Tais conceitos apenas encontram guarida em corações distantes do comprometimento com a Palavra de Deus. E por estarem distantes ocupam-se de meias verdades. Se deixam conduzir por métodos de avaliações superficiais e equivocados. É por tal que o meio evangélico admite hoje muitas práticas que nos levam de retorno a rituais e símbolos do tempo da lei mosaica, sucessões de campanhas, um culto formatado para satisfazer a nossas emoções e baixíssimo envolvimento com a Palavra de Deus.

O tempo de estudo congregacional da Palavra em nossas igrejas reflete nossa verdadeira devoção a Deus, enquanto igreja. O mesmo, claro, deve ser dito sobre o estudo individual da Palavra. Martinho Lutero assim se manifestou sobre as Escrituras: “Fiz uma aliança com Deus: que Ele não me mande visões, nem sonhos, nem mesmo anjos. Estou satisfeito com o dom das Escrituras Sagradas, que me dão instrução abundante e tudo o que preciso conhecer tanto para esta vida quanto para o que há de vir”.

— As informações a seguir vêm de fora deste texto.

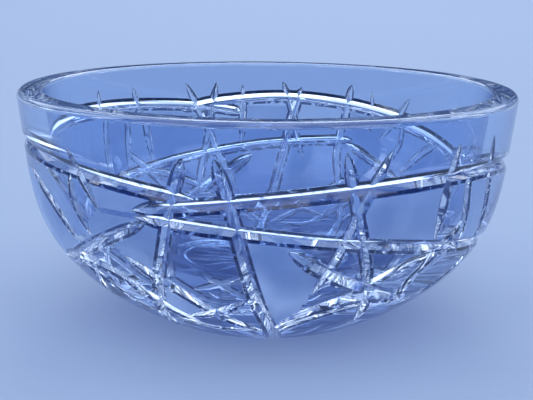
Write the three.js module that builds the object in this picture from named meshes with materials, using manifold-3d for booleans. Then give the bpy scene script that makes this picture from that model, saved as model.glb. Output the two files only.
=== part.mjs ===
// Cut crystal bowl: one thick, heavy piece of glass, open at the top, with mitre cuts
// all over its wall and a star cut under its base. Millimetres, +Z up, standing on Z = 0.
import * as THREE from 'three';
import { mergeVertices } from 'three/addons/utils/BufferGeometryUtils.js';
import Module from 'manifold-3d';

// Outside
const bowlHeight = 92;
const rimRadius = 100;
const footRadius = 46;
const wallSlope = 0.12;       // outward run of the upper wall for each millimetre of rise
const bellyHeight = 70;       // below this the wall curves in towards the foot
const bellyPower = 3.1;       // how suddenly it curves in

// Inside
const wallThickness = 10.5;   // measured level, at the rim
const floorThickness = 12;
const cupPower = 3;           // how flat the inner floor is
const cupRoot = 2.2;          // how round the turn from the inner floor to the wall is
const rimOuterRound = 2.4;
const rimInnerRound = 1.4;

// Underside
const footRingWidth = 7;
const footRecess = 1.2;       // how far the star's face is set up above the foot ring
const recessChamfer = 1.5;

// Wall cuts: V grooves ground by a wheel with a mitred edge
const plainBand = 10;         // uncut band under the rim
const mitreAngle = 108;       // included angle of the V
const wheelRadius = 50;       // sets how slowly a cut fades out to its point
const cutLift = 1.5;          // how far the cutting tool stands out of the glass
const cutStep = 8;            // spacing of the stations along a cut
const patternRepeats = 2;     // how often the repeated cuts go round the bowl

// Star cut under the base
const starRays = 20;
const starTipGap = 1.5;       // from the ray tips to the recess's edge
const starWidestShare = 0.62; // where a ray is widest, as a share of its length
const starCentreDepth = 0.5;

// Mesh
const wallSides = 60;
const wallRows = 8;
const cupRows = 8;
const rimRows = 2;
const mergeDistance = 1e-4;

// The wall pattern. Each cut runs on the outside in a smooth line through its points. A point
// is [turn, rise]: turn in degrees from the front (-Y) towards +X, and rise as a share of the
// cut part of the wall, 0 at the foot and 1 at the plain band. A cut that goes below the foot
// runs off it, and any other end fades to a point. These cuts are made once.
const singleCuts = [
  { name: 'high sweep to the left', width: 6.5,
    points: [[-13.5, 0.788], [-34, 0.835], [-56, 0.872], [-77, 0.893], [-104, 0.9],
      [-131, 0.897], [-150, 0.876], [-163, 0.85], [-173, 0.815]] },
  { name: 'high sweep to the right', width: 7,
    points: [[-28.6, 0.723], [0, 0.8], [30, 0.845], [60, 0.838], [90, 0.775], [113, 0.69]] },
  { name: 'high sweep at the back', width: 7,
    points: [[207, 0.84], [195, 0.883], [176, 0.909], [158.7, 0.891],
      [141, 0.844], [124, 0.785], [108, 0.717], [96, 0.66]] },
  { name: 'left post', width: 6,
    points: [[-16.4, 0.968], [-19.5, 0.76], [-23, 0.52], [-29, 0.275], [-42, -0.03]] },
  { name: 'back right post', width: 5.5,
    points: [[154.5, 1], [156, 0.78], [156.5, 0.54], [151, 0.275], [138, -0.03]] },
  { name: 'back right slant', width: 4.5, points: [[148, 0.97], [147.2, 0.85], [146, 0.74]] },
  { name: 'back slant', width: 5, points: [[175.6, 1], [173.4, 0.89], [171, 0.72], [168, 0.55]] },
  { name: 'back post', width: 5, points: [[187.4, 0.985], [187.5, 0.8], [188.4, 0.64]] },
];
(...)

Como são pobres os que se firmam em quaisquer outras coisas, que não sejam as Escrituras Sagradas, corretamente e completamente compreendidas. Estes estão se abstendo do melhor de Cristo, que é a vida eterna. Pois sob o risco da mornidão se ocupam de trivialidades. Algumas até não são dispensáveis, como cursos para líderes, homilética, etc, mas ainda assim não superam em importância a Palavra, que é a única com função de ser lâmpada para os nossos pés e luz para o nosso caminho (Sl 119.105).

Por isto Jesus disse aos laodicenses, o que também se aplica a qualquer igreja com as mesmas características: “aconselho-te que de mim compres ouro refinado no fogo, para que te enriqueças; e vestes brancas, para que te vistas, e não seja manifesta a vergonha da tua nudez; e colírio, a fim de ungires os teus olhos, para que vejas.” O problema destas pobres igrejas é que em sua maioria pensam que são ricas.